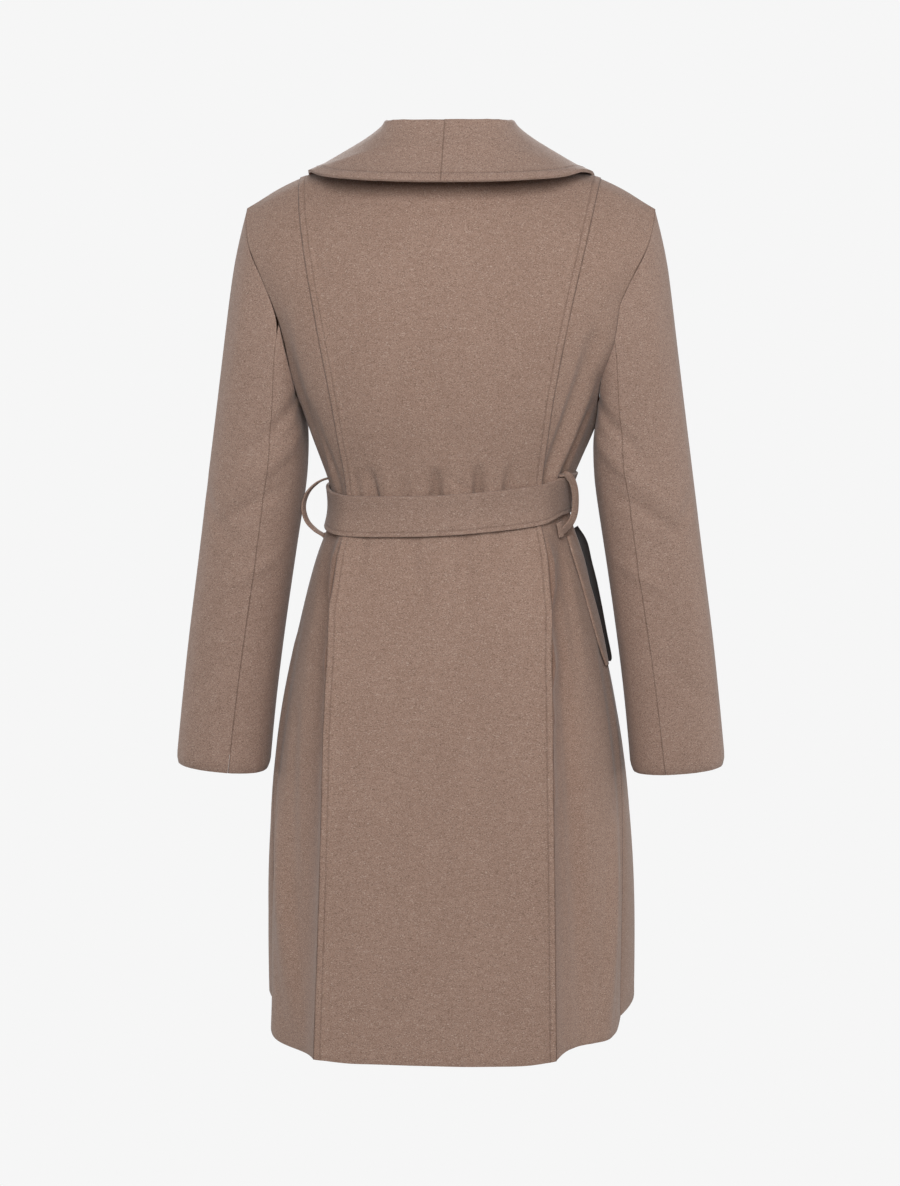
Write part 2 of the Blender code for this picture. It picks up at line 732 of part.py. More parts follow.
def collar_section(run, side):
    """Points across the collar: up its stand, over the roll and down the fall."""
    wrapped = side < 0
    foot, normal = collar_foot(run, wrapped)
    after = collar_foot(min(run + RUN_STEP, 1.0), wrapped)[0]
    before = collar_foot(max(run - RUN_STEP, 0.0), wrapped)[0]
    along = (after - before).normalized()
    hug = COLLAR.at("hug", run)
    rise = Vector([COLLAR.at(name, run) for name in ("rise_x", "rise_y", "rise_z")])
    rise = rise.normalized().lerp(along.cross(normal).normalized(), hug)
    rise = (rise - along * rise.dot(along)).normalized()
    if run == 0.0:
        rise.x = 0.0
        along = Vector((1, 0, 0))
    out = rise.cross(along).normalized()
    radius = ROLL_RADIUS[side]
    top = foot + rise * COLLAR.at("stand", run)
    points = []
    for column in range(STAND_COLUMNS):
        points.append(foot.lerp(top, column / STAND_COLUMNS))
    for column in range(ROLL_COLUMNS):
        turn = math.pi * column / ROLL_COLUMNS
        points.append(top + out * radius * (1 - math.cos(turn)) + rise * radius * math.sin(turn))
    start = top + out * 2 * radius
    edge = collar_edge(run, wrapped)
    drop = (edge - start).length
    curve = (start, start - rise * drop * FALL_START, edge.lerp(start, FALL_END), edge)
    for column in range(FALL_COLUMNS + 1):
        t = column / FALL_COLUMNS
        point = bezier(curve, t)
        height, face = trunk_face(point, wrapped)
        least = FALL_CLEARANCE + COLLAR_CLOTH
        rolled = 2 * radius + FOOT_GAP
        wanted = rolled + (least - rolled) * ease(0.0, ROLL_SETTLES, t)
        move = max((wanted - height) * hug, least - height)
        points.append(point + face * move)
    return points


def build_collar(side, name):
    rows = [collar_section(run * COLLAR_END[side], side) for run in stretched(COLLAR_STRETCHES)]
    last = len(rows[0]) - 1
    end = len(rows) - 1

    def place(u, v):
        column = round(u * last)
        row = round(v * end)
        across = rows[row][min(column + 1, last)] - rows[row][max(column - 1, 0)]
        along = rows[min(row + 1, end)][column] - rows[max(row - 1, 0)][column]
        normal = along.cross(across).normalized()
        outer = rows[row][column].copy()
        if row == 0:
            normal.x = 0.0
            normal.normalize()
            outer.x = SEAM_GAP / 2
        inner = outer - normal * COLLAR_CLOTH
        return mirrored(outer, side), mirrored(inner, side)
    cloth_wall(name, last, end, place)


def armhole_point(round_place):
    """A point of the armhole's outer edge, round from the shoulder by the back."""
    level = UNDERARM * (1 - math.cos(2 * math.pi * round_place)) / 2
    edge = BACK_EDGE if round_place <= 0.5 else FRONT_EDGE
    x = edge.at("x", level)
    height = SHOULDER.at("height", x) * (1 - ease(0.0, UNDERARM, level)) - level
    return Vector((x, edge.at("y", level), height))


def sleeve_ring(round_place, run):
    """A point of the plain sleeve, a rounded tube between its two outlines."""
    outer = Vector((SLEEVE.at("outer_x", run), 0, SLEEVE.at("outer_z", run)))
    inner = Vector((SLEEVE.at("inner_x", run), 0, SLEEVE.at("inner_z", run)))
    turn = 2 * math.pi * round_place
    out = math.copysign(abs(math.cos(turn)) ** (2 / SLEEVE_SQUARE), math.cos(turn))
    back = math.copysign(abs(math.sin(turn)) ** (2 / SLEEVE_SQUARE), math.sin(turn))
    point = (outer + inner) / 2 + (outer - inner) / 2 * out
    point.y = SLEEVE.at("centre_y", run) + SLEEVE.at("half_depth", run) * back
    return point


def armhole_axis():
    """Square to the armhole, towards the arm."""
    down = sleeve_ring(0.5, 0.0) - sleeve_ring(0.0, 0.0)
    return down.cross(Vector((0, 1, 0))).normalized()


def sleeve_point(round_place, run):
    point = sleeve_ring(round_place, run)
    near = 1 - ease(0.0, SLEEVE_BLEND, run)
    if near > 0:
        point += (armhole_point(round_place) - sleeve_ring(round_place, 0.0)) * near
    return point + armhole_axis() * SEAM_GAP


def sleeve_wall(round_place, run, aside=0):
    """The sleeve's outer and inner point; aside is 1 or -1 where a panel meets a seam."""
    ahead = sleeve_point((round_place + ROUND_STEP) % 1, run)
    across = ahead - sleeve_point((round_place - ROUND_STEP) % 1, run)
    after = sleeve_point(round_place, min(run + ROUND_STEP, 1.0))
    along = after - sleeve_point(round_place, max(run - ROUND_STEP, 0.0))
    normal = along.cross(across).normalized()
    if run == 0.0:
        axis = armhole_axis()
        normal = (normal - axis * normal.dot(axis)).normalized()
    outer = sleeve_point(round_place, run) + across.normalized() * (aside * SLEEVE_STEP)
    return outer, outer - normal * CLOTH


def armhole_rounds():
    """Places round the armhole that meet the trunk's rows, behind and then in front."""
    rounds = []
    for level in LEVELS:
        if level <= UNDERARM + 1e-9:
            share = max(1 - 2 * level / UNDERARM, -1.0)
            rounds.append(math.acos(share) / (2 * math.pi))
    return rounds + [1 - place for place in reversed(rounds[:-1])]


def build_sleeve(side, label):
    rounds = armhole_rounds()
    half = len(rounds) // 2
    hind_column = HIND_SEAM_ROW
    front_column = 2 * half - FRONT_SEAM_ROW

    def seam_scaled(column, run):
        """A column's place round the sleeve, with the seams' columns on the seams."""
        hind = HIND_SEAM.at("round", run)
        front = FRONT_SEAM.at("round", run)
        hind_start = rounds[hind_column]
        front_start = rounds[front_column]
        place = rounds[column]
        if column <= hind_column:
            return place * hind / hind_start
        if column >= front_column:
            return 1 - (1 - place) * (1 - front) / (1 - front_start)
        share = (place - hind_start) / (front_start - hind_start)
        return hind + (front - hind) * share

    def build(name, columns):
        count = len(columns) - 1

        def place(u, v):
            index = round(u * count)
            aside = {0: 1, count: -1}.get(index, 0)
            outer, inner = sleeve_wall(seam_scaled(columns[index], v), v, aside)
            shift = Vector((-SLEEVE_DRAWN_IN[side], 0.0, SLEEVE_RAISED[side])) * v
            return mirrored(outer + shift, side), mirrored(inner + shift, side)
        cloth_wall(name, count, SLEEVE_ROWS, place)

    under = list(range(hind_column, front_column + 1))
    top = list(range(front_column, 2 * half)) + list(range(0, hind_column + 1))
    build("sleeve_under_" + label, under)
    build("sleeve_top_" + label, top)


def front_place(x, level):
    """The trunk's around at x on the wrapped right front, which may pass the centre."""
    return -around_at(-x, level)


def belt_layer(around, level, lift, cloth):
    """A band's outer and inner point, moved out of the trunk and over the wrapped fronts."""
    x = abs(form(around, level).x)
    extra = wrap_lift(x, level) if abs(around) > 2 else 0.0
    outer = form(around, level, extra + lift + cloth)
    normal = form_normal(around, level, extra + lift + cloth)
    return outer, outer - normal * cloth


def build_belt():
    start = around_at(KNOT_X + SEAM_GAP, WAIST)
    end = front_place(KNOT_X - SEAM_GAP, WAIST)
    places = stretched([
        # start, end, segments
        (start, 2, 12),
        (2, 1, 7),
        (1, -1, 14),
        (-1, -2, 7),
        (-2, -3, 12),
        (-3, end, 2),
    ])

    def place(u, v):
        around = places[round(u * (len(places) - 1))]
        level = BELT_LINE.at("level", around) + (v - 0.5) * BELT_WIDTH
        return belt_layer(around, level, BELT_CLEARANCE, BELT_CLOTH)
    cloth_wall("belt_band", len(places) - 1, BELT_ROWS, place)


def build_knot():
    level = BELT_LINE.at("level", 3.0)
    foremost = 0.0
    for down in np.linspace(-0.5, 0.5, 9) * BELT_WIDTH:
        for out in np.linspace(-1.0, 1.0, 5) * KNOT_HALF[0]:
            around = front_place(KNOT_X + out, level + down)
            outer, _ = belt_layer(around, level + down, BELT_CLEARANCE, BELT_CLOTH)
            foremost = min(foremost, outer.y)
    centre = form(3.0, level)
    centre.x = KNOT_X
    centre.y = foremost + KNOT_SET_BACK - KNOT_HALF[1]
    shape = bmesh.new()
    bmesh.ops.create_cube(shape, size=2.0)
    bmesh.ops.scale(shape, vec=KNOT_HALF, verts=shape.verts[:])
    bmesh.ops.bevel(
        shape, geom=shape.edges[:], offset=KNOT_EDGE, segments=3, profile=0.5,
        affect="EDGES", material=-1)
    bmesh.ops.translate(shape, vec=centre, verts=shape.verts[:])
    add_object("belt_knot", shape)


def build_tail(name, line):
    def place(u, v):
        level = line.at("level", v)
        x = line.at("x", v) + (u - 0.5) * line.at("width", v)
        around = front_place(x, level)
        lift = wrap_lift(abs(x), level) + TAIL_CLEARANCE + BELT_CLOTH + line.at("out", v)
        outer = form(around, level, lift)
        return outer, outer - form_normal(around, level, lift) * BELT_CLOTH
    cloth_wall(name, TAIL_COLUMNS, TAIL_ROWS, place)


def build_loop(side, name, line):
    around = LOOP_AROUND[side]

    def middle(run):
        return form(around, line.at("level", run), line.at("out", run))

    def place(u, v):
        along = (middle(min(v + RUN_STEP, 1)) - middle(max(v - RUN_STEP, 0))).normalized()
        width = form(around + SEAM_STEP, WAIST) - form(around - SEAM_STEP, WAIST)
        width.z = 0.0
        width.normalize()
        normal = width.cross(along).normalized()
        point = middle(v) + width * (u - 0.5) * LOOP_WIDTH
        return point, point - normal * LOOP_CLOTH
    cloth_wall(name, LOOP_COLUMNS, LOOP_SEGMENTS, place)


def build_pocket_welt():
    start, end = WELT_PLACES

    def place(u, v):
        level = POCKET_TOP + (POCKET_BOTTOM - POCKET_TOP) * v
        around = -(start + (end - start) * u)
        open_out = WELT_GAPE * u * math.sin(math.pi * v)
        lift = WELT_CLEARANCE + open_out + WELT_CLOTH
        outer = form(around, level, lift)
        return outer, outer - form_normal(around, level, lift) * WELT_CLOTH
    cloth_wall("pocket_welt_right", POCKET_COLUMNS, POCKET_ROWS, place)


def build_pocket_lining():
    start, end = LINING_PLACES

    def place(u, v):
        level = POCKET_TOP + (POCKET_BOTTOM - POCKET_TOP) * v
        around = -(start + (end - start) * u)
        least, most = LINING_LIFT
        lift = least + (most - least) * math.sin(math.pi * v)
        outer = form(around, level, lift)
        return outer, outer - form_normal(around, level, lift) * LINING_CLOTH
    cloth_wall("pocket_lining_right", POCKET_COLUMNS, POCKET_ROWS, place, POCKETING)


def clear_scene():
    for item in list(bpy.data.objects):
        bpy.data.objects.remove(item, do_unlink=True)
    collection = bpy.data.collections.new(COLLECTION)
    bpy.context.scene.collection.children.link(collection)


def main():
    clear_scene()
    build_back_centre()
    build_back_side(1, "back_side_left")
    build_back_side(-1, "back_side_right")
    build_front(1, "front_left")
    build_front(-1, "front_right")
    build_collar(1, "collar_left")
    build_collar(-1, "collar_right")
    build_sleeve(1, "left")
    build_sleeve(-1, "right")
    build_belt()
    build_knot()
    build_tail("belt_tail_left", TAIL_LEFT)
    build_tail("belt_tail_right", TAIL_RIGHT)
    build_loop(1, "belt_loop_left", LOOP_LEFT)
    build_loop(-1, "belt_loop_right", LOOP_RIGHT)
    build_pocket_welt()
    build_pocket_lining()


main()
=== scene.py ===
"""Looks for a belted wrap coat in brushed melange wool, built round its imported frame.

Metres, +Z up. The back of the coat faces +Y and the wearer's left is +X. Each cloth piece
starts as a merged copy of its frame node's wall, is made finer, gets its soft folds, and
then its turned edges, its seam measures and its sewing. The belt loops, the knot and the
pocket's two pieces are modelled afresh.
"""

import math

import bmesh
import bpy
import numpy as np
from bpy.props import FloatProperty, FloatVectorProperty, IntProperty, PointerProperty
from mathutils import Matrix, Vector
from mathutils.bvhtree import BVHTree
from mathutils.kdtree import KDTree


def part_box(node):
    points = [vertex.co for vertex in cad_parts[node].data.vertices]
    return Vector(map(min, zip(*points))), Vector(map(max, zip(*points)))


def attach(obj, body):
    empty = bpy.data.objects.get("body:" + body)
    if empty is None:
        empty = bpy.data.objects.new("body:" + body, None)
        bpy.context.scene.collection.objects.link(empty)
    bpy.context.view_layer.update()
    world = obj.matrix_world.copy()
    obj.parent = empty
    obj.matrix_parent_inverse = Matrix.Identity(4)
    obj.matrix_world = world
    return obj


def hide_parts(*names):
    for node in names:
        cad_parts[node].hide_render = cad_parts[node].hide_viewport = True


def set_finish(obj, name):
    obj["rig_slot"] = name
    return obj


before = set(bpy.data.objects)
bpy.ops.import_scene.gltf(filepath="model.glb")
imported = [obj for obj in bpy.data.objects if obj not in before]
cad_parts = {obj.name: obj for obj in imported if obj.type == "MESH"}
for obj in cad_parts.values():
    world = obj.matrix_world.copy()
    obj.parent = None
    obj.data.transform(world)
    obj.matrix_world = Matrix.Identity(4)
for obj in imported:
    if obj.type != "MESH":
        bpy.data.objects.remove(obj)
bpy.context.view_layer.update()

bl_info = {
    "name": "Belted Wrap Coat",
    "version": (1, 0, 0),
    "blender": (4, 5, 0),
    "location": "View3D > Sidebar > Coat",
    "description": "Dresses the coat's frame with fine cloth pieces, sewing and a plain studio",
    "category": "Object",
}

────

Exercise details
Please print exactly what appears from the first line of the data through the line with "end = len(rows) - 1", including both of those lines and nothing past them.

Exercise answer
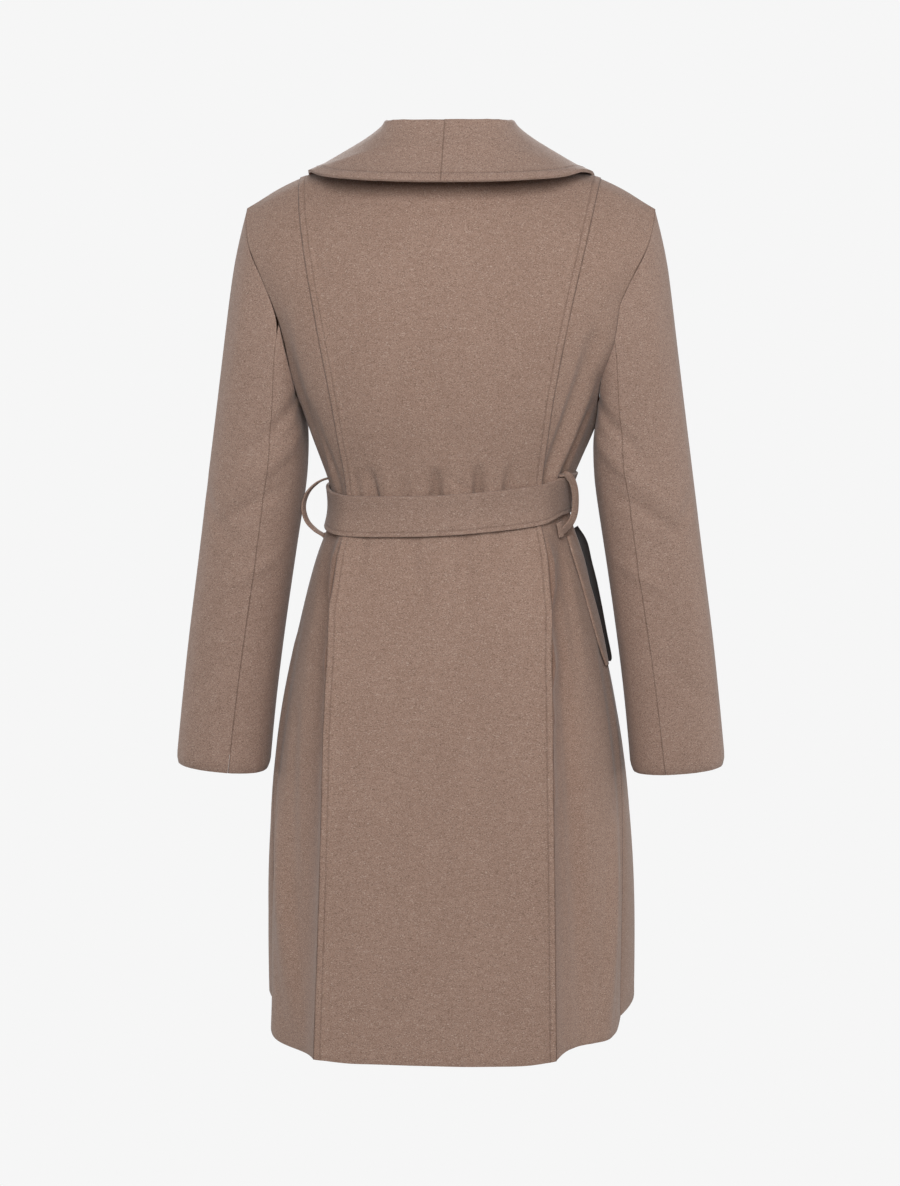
Write part 2 of the Blender code for this picture. It picks up at line 732 of part.py. More parts follow.
def collar_section(run, side):
    """Points across the collar: up its stand, over the roll and down the fall."""
    wrapped = side < 0
    foot, normal = collar_foot(run, wrapped)
    after = collar_foot(min(run + RUN_STEP, 1.0), wrapped)[0]
    before = collar_foot(max(run - RUN_STEP, 0.0), wrapped)[0]
    along = (after - before).normalized()
    hug = COLLAR.at("hug", run)
    rise = Vector([COLLAR.at(name, run) for name in ("rise_x", "rise_y", "rise_z")])
    rise = rise.normalized().lerp(along.cross(normal).normalized(), hug)
    rise = (rise - along * rise.dot(along)).normalized()
    if run == 0.0:
        rise.x = 0.0
        along = Vector((1, 0, 0))
    out = rise.cross(along).normalized()
    radius = ROLL_RADIUS[side]
    top = foot + rise * COLLAR.at("stand", run)
    points = []
    for column in range(STAND_COLUMNS):
        points.append(foot.lerp(top, column / STAND_COLUMNS))
    for column in range(ROLL_COLUMNS):
        turn = math.pi * column / ROLL_COLUMNS
        points.append(top + out * radius * (1 - math.cos(turn)) + rise * radius * math.sin(turn))
    start = top + out * 2 * radius
    edge = collar_edge(run, wrapped)
    drop = (edge - start).length
    curve = (start, start - rise * drop * FALL_START, edge.lerp(start, FALL_END), edge)
    for column in range(FALL_COLUMNS + 1):
        t = column / FALL_COLUMNS
        point = bezier(curve, t)
        height, face = trunk_face(point, wrapped)
        least = FALL_CLEARANCE + COLLAR_CLOTH
        rolled = 2 * radius + FOOT_GAP
        wanted = rolled + (least - rolled) * ease(0.0, ROLL_SETTLES, t)
        move = max((wanted - height) * hug, least - height)
        points.append(point + face * move)
    return points


def build_collar(side, name):
    rows = [collar_section(run * COLLAR_END[side], side) for run in stretched(COLLAR_STRETCHES)]
    last = len(rows[0]) - 1
    end = len(rows) - 1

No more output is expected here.